* _What is needed_:
Exactly reproduce the lines that follow.
>> begin
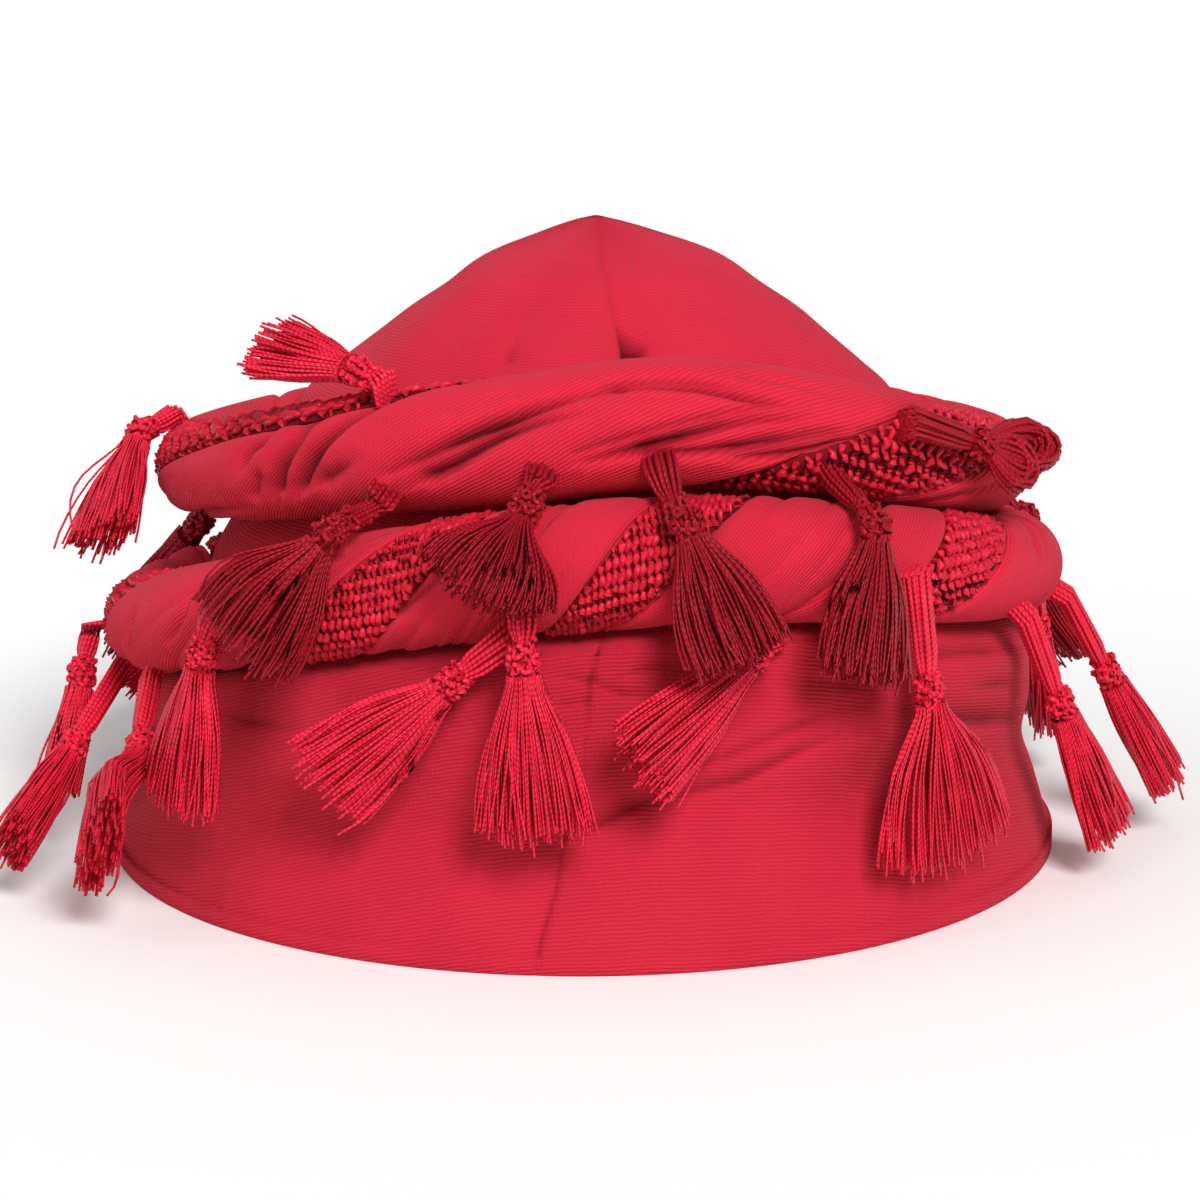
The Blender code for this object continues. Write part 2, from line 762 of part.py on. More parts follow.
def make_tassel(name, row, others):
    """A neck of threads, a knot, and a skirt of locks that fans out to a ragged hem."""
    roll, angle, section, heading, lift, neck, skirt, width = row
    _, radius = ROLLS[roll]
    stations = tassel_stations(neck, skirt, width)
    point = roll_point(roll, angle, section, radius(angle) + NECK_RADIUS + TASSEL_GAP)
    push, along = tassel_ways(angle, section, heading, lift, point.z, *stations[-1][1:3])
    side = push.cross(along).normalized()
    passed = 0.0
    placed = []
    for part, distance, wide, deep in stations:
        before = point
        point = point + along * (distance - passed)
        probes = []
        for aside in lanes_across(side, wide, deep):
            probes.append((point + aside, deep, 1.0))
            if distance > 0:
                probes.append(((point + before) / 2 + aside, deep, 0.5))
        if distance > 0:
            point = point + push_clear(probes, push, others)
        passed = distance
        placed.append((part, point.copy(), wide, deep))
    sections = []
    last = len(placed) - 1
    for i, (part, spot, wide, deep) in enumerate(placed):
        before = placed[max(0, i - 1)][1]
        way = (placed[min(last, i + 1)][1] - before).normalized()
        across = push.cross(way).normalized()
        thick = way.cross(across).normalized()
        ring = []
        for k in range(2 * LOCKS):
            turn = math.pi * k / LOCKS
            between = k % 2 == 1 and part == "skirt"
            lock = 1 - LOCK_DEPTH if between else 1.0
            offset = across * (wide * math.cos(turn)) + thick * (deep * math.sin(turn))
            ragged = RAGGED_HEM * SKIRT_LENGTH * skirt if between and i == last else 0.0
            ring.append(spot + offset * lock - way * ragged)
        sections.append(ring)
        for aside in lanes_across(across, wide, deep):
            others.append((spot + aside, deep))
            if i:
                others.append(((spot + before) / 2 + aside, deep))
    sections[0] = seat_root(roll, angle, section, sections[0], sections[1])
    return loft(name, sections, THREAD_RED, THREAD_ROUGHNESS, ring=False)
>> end
* _Answer_:
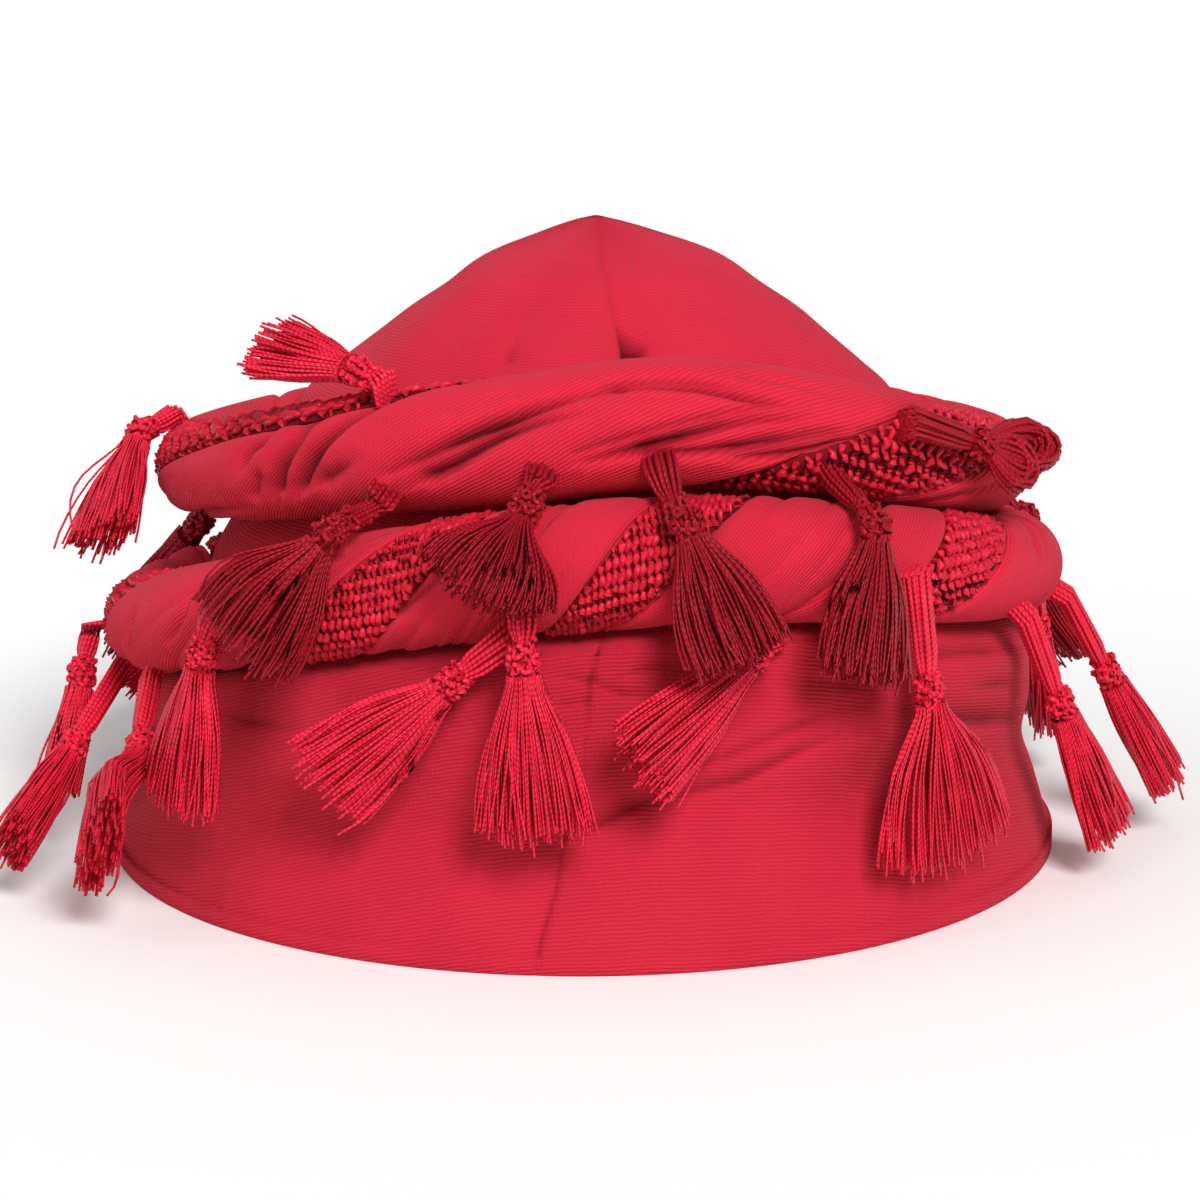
The Blender code for this object continues. Write part 2, from line 762 of part.py on. More parts follow.
def make_tassel(name, row, others):
    """A neck of threads, a knot, and a skirt of locks that fans out to a ragged hem."""
    roll, angle, section, heading, lift, neck, skirt, width = row
    _, radius = ROLLS[roll]
    stations = tassel_stations(neck, skirt, width)
    point = roll_point(roll, angle, section, radius(angle) + NECK_RADIUS + TASSEL_GAP)
    push, along = tassel_ways(angle, section, heading, lift, point.z, *stations[-1][1:3])
    side = push.cross(along).normalized()
    passed = 0.0
    placed = []
    for part, distance, wide, deep in stations:
        before = point
        point = point + along * (distance - passed)
        probes = []
        for aside in lanes_across(side, wide, deep):
            probes.append((point + aside, deep, 1.0))
            if distance > 0:
                probes.append(((point + before) / 2 + aside, deep, 0.5))
        if distance > 0:
            point = point + push_clear(probes, push, others)
        passed = distance
        placed.append((part, point.copy(), wide, deep))
    sections = []
    last = len(placed) - 1
    for i, (part, spot, wide, deep) in enumerate(placed):
        before = placed[max(0, i - 1)][1]
        way = (placed[min(last, i + 1)][1] - before).normalized()
        across = push.cross(way).normalized()
        thick = way.cross(across).normalized()
        ring = []
        for k in range(2 * LOCKS):
            turn = math.pi * k / LOCKS
            between = k % 2 == 1 and part == "skirt"
            lock = 1 - LOCK_DEPTH if between else 1.0
            offset = across * (wide * math.cos(turn)) + thick * (deep * math.sin(turn))
            ragged = RAGGED_HEM * SKIRT_LENGTH * skirt if between and i == last else 0.0
            ring.append(spot + offset * lock - way * ragged)
        sections.append(ring)
        for aside in lanes_across(across, wide, deep):
            others.append((spot + aside, deep))
            if i:
                others.append(((spot + before) / 2 + aside, deep))
    sections[0] = seat_root(roll, angle, section, sections[0], sections[1])
    return loft(name, sections, THREAD_RED, THREAD_ROUGHNESS, ring=False)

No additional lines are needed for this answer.